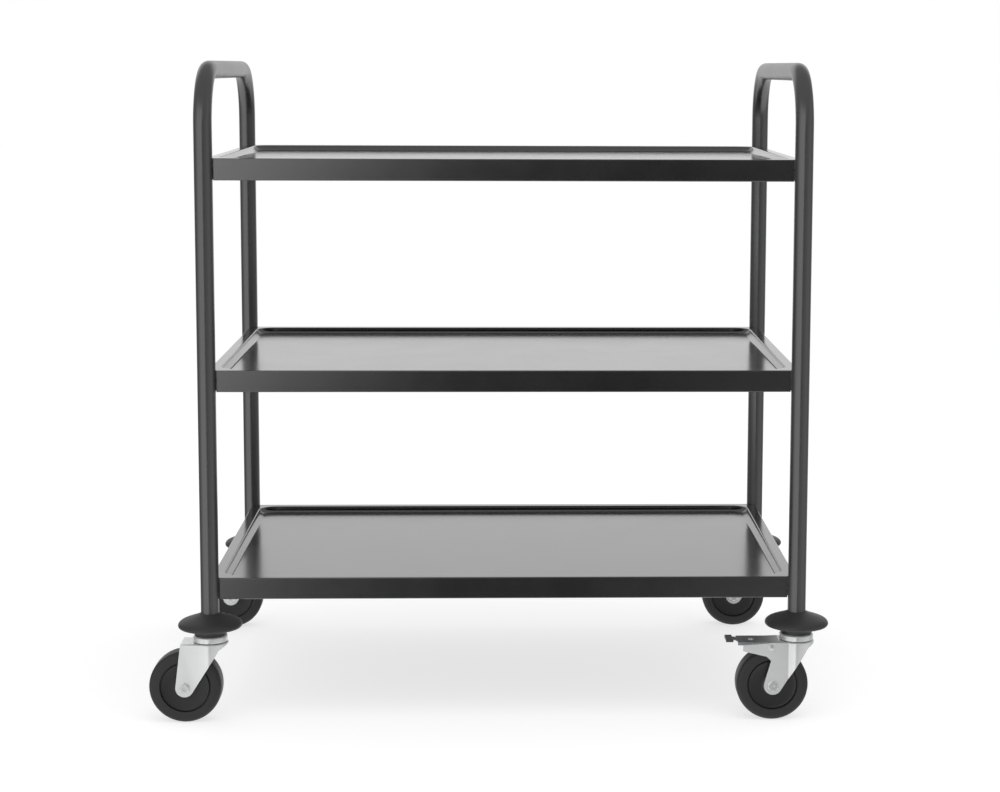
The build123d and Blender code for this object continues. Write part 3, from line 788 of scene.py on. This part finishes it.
def both_ways(rings):
    """All the rings of a piece from those of one side, as the other side mirrors them."""
    return rings + [(radius, -height) for radius, height in reversed(rings)]


tyre_side = in_mm([(34.9, 12.5), (34.9, 15.3), (35.6, 16), (44, 16), (46.2, 15.7), (47.8, 14.9), (49, 13.6),
                   (49.7, 11.6), (49.95, 9), (50, 4)])
hub_side = in_mm([(7.55, 16.6), (8.4, 17.5), (10.9, 17.5), (11.5, 16.9), (11.7, 14.6), (12.6, 13.9),
                  (16, 13.7), (30, 14.3), (31.6, 14.6), (32.4, 15), (33, 15), (33.4, 14.6), (33.5, 12.4),
                  (36, 12.4)])
bush_side = in_mm([(4.05, 17.1), (4.5, 17.5), (7.1, 17.5), (7.5, 17.1)])
for corner in corners:
    place = Vector((*leg_place[corner], 0)) + axle
    for side_rings, sides, name, finish, slot in (
            (tyre_side, 128, "tyre", tyre_rubber, "tyre_rubber"),
            (hub_side, 96, "wheel_hub", wheel_plastic, "wheel_plastic"),
            (bush_side, 48, "wheel_bush", nylon, "bush_plastic")):
        piece = turned_piece(both_ways(side_rings), sides=sides)
        piece.rotation_euler = (math.pi / 2, 0, 0)
        piece.location = place
        close(piece, f"{name}_visual_{corner}", finish, f"wheel_{corner}",
              [f"{name}_{corner}"], smooth=35)

# The axle is an M8 bolt through both legs of the fork, with its hexagon head at the front
# and its nut at the back.
axle_radius, axle_flats, axle_head, axle_point = 4 * mm, 13 * mm, 3.6 * mm, 0.8 * mm
axle_nut, axle_nut_bore, axle_end = 6.5 * mm, 4.05 * mm, fork_half + 8 * mm
for corner in corners:
    place = Vector((*leg_place[corner], 0)) + axle
    shank = turned_piece([(axle_radius, -fork_half), (axle_radius, axle_end - axle_point),
                          (axle_radius - axle_point, axle_end)], sides=32, ends="discs")
    head = hexagon(axle_flats, fork_half, fork_half + axle_head)
    head.rotation_euler = (math.pi, 0, 0)
    bpy.ops.object.select_all(action="DESELECT")
    head.select_set(True)
    bpy.context.view_layer.objects.active = head
    bpy.ops.object.transform_apply(rotation=True)
    bolt = joined(shank, head)
    nut = hexagon(axle_flats, fork_half, fork_half + axle_nut, axle_nut_bore, both_faces=True)
    for piece, name in ((bolt, "axle_bolt"), (nut, "axle_nut")):
        piece.rotation_euler = (-math.pi / 2, 0, 0)
        piece.location = place
        close(piece, f"{name}_visual_{corner}", fastener_steel, f"caster_{corner}",
              [f"{name}_{corner}"])

# At the right end each caster has a foot brake: a zinc-plated channel with a tongue, on a riveted
# pin through the fork's wings, with a steel shoe under it and a grey plastic pedal pushed on.
pedal_plastic = finish_of("pedal_plastic", (0.06, 0.062, 0.066), (0.1, 0.1, 0.1),
                          roughness=0.45, spread=0.04, grain_size=1500.0, grain_depth=0.12)
# The lever is zinc-plated like the fork. Its darker colour is painted shade for the dark reflection in its
# channel, and its much lighter edge colour is painted highlight.
lever_zinc_painted_shade = finish_of("lever_zinc_painted_shade", (0.46, 0.465, 0.475), (0.85, 0.85, 0.86),
                       roughness=0.33, spread=0.05, metallic=1.0, grain_size=600.0, grain_depth=0.06)
lever_edge, shoe_edge, pedal_edge = 0.45 * mm, 0.4 * mm, 0.5 * mm
pin_side = in_mm([(2.2, 1.2), (3.4, 0.96), (4, 0.42), (4, 0), (2.5, 0)], fork_half)


def pressed_copy(node, rounding):
    """The pressed shape of a CAD node with its loose triangles merged and its edges rounded."""
    piece = bpy.data.objects.new("pressed", frame["nodes"][node].data.copy())
    bpy.context.collection.objects.link(piece)
    bpy.ops.object.select_all(action="DESELECT")
    piece.select_set(True)
    bpy.context.view_layer.objects.active = piece
    bpy.ops.object.mode_set(mode="EDIT")
    bpy.ops.mesh.select_all(action="SELECT")
    bpy.ops.mesh.remove_doubles(threshold=0.002 * mm)
    bpy.ops.mesh.dissolve_limited(angle_limit=math.radians(0.5))
    bpy.ops.object.mode_set(mode="OBJECT")
    apply_modifier(piece, "BEVEL", width=rounding, segments=2, limit_method="ANGLE",
                   angle_limit=math.radians(40), use_clamp_overlap=True)
    return piece


for corner in ("front_right", "rear_right"):
    close(pressed_copy(f"brake_lever_{corner}", lever_edge), f"lever_{corner}", lever_zinc_painted_shade,
          f"brake_{corner}", [f"brake_lever_{corner}"], flats=True)
    close(pressed_copy(f"brake_shoe_{corner}", shoe_edge), f"shoe_{corner}", zinc,
          f"brake_{corner}", [f"brake_shoe_{corner}"], flats=True)
    close(pressed_copy(f"brake_pedal_{corner}", pedal_edge), f"pedal_{corner}", pedal_plastic,
          f"brake_{corner}", [f"brake_pedal_{corner}"], flats=True)
    pin = turned_piece(both_ways(pin_side), sides=32, ends="discs")
    pin.rotation_euler = (math.pi / 2, 0, 0)
    pin.location = joint_place[f"brake_pedal_{corner}"]
    close(pin, f"pivot_pin_{corner}", fastener_steel, f"caster_{corner}",
          [f"brake_pivot_pin_{corner}"])
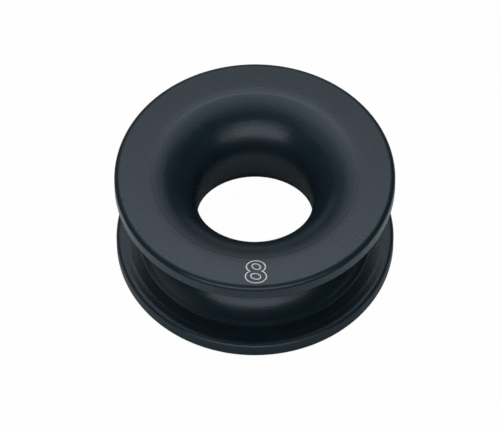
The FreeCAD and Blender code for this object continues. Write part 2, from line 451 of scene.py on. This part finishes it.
def makeRing(form):
    halfHeight = (ringHeight - form["markRelief"]) / 2

    # upper half of the section
    pen = startSection(form["boreRadius"], 0)
    drawLine(pen, form["boreRadius"], form["throatLength"] / 2)
    drawMouth(pen, form, halfHeight)
    drawCorner(pen, (ringRadius, halfHeight), 0, -90, form["faceRound"], form["rimSteps"])
    drawGroove(pen, form)
    bpy.ops.object.mode_set(mode="OBJECT")
    ring = bpy.context.object
    applyModifier(ring, "MIRROR", use_axis=(False, False, True), merge_threshold=form["merge"])

    editAll()
    bpy.ops.transform.translate(value=(0, 0, halfHeight))
    bpy.ops.mesh.spin(steps=form["turnSteps"], angle=2 * math.pi, center=(0, 0, 0), axis=(0, 0, 1))
    bpy.ops.mesh.select_all(action="SELECT")
    bpy.ops.mesh.remove_doubles(threshold=form["merge"])
    bpy.ops.mesh.normals_make_consistent(inside=False)
    makeMetres()
    bpy.ops.object.mode_set(mode="OBJECT")
    bpy.ops.object.shade_smooth_by_angle(angle=math.radians(form["smoothAngle"]))
    applyModifier(ring, "WEIGHTED_NORMAL", keep_sharp=True)
    nameIt(ring, "turned_ring")
    ring.data.materials.append(anodised)
    return ring


ring = makeRing(ringForm)
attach(ring, "root")
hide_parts("lead_ring")
print("ring turned:", len(ring.data.polygons), "faces")


# the size number on the upper face, drawn as an outline

# places and half sizes in mm, seen from above, and tilts in degrees
sizeMark = {
    "upperBowl": {"centre": (0.05, -7.907), "size": (0.65, 0.497), "tilt": 0},
    "lowerBowl": {"centre": (0.05, -8.712), "size": (0.72, 0.538), "tilt": 0},
    "waist": (0.03, -8.285),
    "waistTilt": 5,
    "upperHole": {"centre": (0.075, -7.89), "size": (0.30, 0.22), "tilt": -28},
    "lowerHole": {"centre": (0.035, -8.71), "size": (0.34, 0.23), "tilt": -14},
    "line": 0.135,
    "lineRounds": 2,      # bevel resolution, gives the line 8 sides
    "ovalSteps": 48,
    "merge": 0.04,        # points nearer than this are one
}


# a closed oval of wire, left selected
def addOval(mark, part):
    oval = mark[part]
    bpy.ops.mesh.primitive_circle_add(vertices=mark["ovalSteps"], radius=1)
    bpy.ops.transform.resize(value=(*oval["size"], 1), center_override=(0, 0, 0))
    bpy.ops.transform.rotate(value=-math.radians(oval["tilt"]), orient_axis="Z", center_override=(0, 0, 0))
    bpy.ops.transform.translate(value=(*oval["centre"], 0))


def makeSizeMark(mark, relief):
    deselectAll()
    tilt = math.radians(mark["waistTilt"])
    waist = {"plane_co": (*mark["waist"], 0), "plane_no": (-math.sin(tilt), math.cos(tilt), 0)}

    # each bowl keeps its own side of the waist
    addOval(mark, "upperBowl")
    editAll()
    bpy.ops.mesh.bisect(clear_inner=True, **waist)
    bpy.ops.mesh.select_all(action="DESELECT")
    addOval(mark, "lowerBowl")
    bpy.ops.mesh.bisect(clear_outer=True, **waist)
    bpy.ops.mesh.select_all(action="SELECT")
    bpy.ops.mesh.remove_doubles(threshold=mark["merge"])
    addOval(mark, "upperHole")
    addOval(mark, "lowerHole")
    bpy.ops.object.mode_set(mode="OBJECT")

    # the wires become round lines, and those are pressed flat on the face
    bpy.ops.object.convert(target="CURVE")
    line = bpy.context.object.data
    line.bevel_depth = mark["line"] / 2
    line.bevel_resolution = mark["lineRounds"]
    bpy.ops.object.convert(target="MESH")
    editAll()
    bpy.ops.transform.resize(value=(1, 1, 2 * relief / mark["line"]), center_override=(0, 0, 0))
    bpy.ops.transform.translate(value=(0, 0, ringHeight - relief))
    bpy.ops.mesh.normals_make_consistent(inside=False)
    makeMetres()
    bpy.ops.object.mode_set(mode="OBJECT")
    bpy.ops.object.shade_smooth()
    number = bpy.context.object
    nameIt(number, "size_mark")
    number.data.materials.append(markPrint)
    return number


mark = makeSizeMark(sizeMark, ringForm["markRelief"])
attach(mark, "root")
print("size mark drawn:", len(mark.data.polygons), "faces")


# floor: a round table with a low turned-up rim, pale round the ring with a painted shade under its base, and
# plain white to the camera

# metres, from the table's middle where it is a pair
table = {
    "radius": 0.6,
    "rim": 0.02,
    "border": 0.08,                      # ring of faces inside the rim
    "steps": 128,
    "gap": 0.00002,                      # keeps the table clear of the ring's lower face
    "sheet": (0.72, 0.81, 0.84, 1),      # floor colour within 13 mm of the axis
    "beyond": (0.14, 0.15, 0.16, 1),     # floor colour past 30 mm, darker
    "foot": (0.50, 0.555, 0.575, 1),     # painted shade: floor colour darkened under and just round the ring's base
    "sheetEnds": (0.013, 0.030),
    # painted shade fades in from 4.5 to 6.5 mm and out from 10 to 12.5 mm
    "footStarts": (0.0045, 0.0065),
    "footEnds": (0.0125, 0.0100),
    "farWhite": (0.2, 0.55),             # reflections see the plain white only beyond this
    "whiteShare": 0.985,                 # how much of what the camera sees is plain white
}


def makeTableLook():
    material, tree = startMaterial("white_table")
    tree.nodes.clear()
    coords = addNode(tree, "ShaderNodeTexCoord", -1100, -100)
    away = addNode(tree, "ShaderNodeVectorMath", -900, -100, operation="LENGTH")
    tree.links.new(coords.outputs["Object"], away.inputs[0])
    fades = {}
    for index, name in enumerate(["farWhite", "sheetEnds", "footStarts", "footEnds"]):
        fades[name] = addRange(tree, -700, -100 - 300 * index, away.outputs["Value"], table[name],
                               interpolation="SMOOTHSTEP")

    floorColour = addColourMix(tree, -300, -300, fades["sheetEnds"], table["sheet"], table["beyond"])
    # painted shade: this mask lays the darker colour in a ring under the ring's base
    paintedShadeMask = addMath(tree, "MULTIPLY", -300, -700, fades["footStarts"], fades["footEnds"])
    lit = addNode(tree, "ShaderNodeBsdfDiffuse", 0, -100)
    tree.links.new(addColourMix(tree, -100, -500, paintedShadeMask, floorColour, table["foot"]), lit.inputs["Color"])

    white = addNode(tree, "ShaderNodeEmission", 0, -250)
    rays = addNode(tree, "ShaderNodeLightPath", -900, 300).outputs
    mirrored = addMath(tree, "MAXIMUM", -700, 200, rays["Is Glossy Ray"], rays["Is Transmission Ray"])
    farMirrored = addMath(tree, "MULTIPLY", -500, 100, mirrored, fades["farWhite"])
    seen = addMath(tree, "MAXIMUM", -300, 200, rays["Is Camera Ray"], farMirrored)
    blend = addNode(tree, "ShaderNodeMixShader", 350, 0)
    tree.links.new(addMath(tree, "MULTIPLY", -100, 200, seen, table["whiteShare"]), blend.inputs[0])
    tree.links.new(lit.outputs[0], blend.inputs[1])
    tree.links.new(white.outputs[0], blend.inputs[2])
    output = addNode(tree, "ShaderNodeOutputMaterial", 600, 0)
    tree.links.new(blend.outputs[0], output.inputs["Surface"])
    return material


def makeTable():
    deselectAll()
    bpy.ops.mesh.primitive_circle_add(vertices=table["steps"], radius=table["radius"], fill_type="NGON")
    floor = bpy.context.object
    editAll()
    bpy.ops.mesh.inset(thickness=table["border"])
    bpy.ops.mesh.select_all(action="DESELECT")
    bpy.ops.object.mode_set(mode="OBJECT")
    insideEdge = table["radius"] - table["border"] / 2
    for vertex in floor.data.vertices:
        vertex.select = math.hypot(vertex.co.x, vertex.co.y) > insideEdge
    bpy.ops.object.mode_set(mode="EDIT")
    bpy.ops.mesh.select_mode(type="EDGE")
    bpy.ops.mesh.extrude_region_move(TRANSFORM_OT_translate={"value": (0, 0, table["rim"])})
    bpy.ops.mesh.select_all(action="SELECT")
    bpy.ops.transform.translate(value=(0, 0, -table["gap"]))
    bpy.ops.object.mode_set(mode="OBJECT")
    nameIt(floor, "white_table")
    floor.data.materials.append(makeTableLook())
    return floor


makeTable()
print("table set")


# lamps: a window and a strip low in front, soft panels high behind, a weak fill at the left, one low behind

studio = {
    "lampDistance": 0.25,                   # metres from the ring's middle
    "world": (0.015, 0.015, 0.015, 1),
}

# bearing in degrees from the camera's side towards +X, height in degrees, size in metres
lamps = {
    "frontWindow": {"shape": "RECTANGLE", "bearing": -8, "height": 17, "size": (0.325, 0.169), "glow": 1.23},
    "frontStrip": {"shape": "RECTANGLE", "bearing": 2, "height": 22, "size": (0.503, 0.096), "glow": 1.95},
    "backTop": {"shape": "ELLIPSE", "bearing": 176, "height": 75, "size": (0.424, 0.224), "glow": 0.579},
    "backStrip": {"shape": "ELLIPSE", "bearing": 184, "height": 66, "size": (0.176, 0.044), "glow": 2.25},
    "backPanel": {"shape": "ELLIPSE", "bearing": 179, "height": 67, "size": (0.358, 0.488), "glow": 0.484},
    "backWide": {"shape": "ELLIPSE", "bearing": 214, "height": 63, "size": (0.655, 0.249), "glow": 0.371},
    "leftFill": {"shape": "RECTANGLE", "bearing": 239, "height": 40, "size": (0.258, 0.264), "glow": 0.19},
    "lowBack": {"shape": "RECTANGLE", "bearing": 186, "height": 7, "size": (0.295, 0.049), "glow": 0.535},
}

ringCentre = Vector((0, 0, ringHeight / 2 / mmPerMetre))


def addLamp(name, lamp):
    deselectAll()
    bearing, height = math.radians(lamp["bearing"]), math.radians(lamp["height"])
    level = math.cos(height)
    out = Vector((math.sin(bearing) * level, -math.cos(bearing) * level, math.sin(height)))
    bpy.ops.object.light_add(type="AREA", location=ringCentre + out * studio["lampDistance"],
                             rotation=out.to_track_quat("Z", "Y").to_euler())
    light = bpy.context.object
    nameIt(light, name)
    light.data.shape = lamp["shape"]
    light.data.size, light.data.size_y = lamp["size"]
    # power for a rectangle of this brightness; the same on an ellipse is brighter by 4 / pi
    light.data.energy = lamp["glow"] * math.pi * lamp["size"][0] * lamp["size"][1]
    light.visible_camera = False


for name, lamp in lamps.items():
    addLamp(name, lamp)

world = bpy.data.worlds.new("studio")
world.use_nodes = True
world.node_tree.nodes["Background"].inputs["Color"].default_value = studio["world"]
bpy.context.scene.world = world
print("lamps lit")


# camera at the photograph's place

shot = {
    "lens": 386.32,
    "place": (0, -0.220064, 0.306662),
    "turn": (35.9734, 0.1943, -0.178),    # degrees
    "clip": (0.01, 5),
}

deselectAll()
bpy.ops.object.camera_add(location=shot["place"], rotation=[math.radians(angle) for angle in shot["turn"]])
camera = bpy.context.object
camera.data.lens = shot["lens"]
camera.data.clip_start, camera.data.clip_end = shot["clip"]
bpy.context.scene.camera = camera
print("camera placed")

┄┄┄┄┄┄

- **Short task**
From the opening line of the data above, please print each line as written up to and including the line that contains "return rings +", and nothing more.

- **The answer**
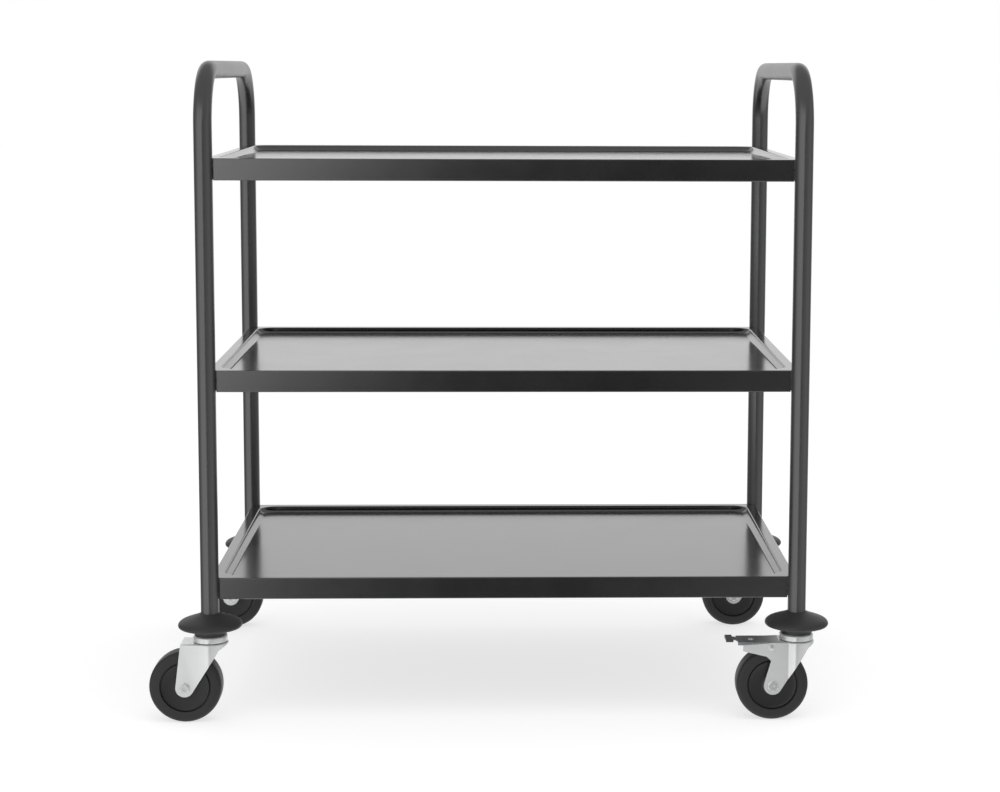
The build123d and Blender code for this object continues. Write part 3, from line 788 of scene.py on. This part finishes it.
def both_ways(rings):
    """All the rings of a piece from those of one side, as the other side mirrors them."""
    return rings + [(radius, -height) for radius, height in reversed(rings)]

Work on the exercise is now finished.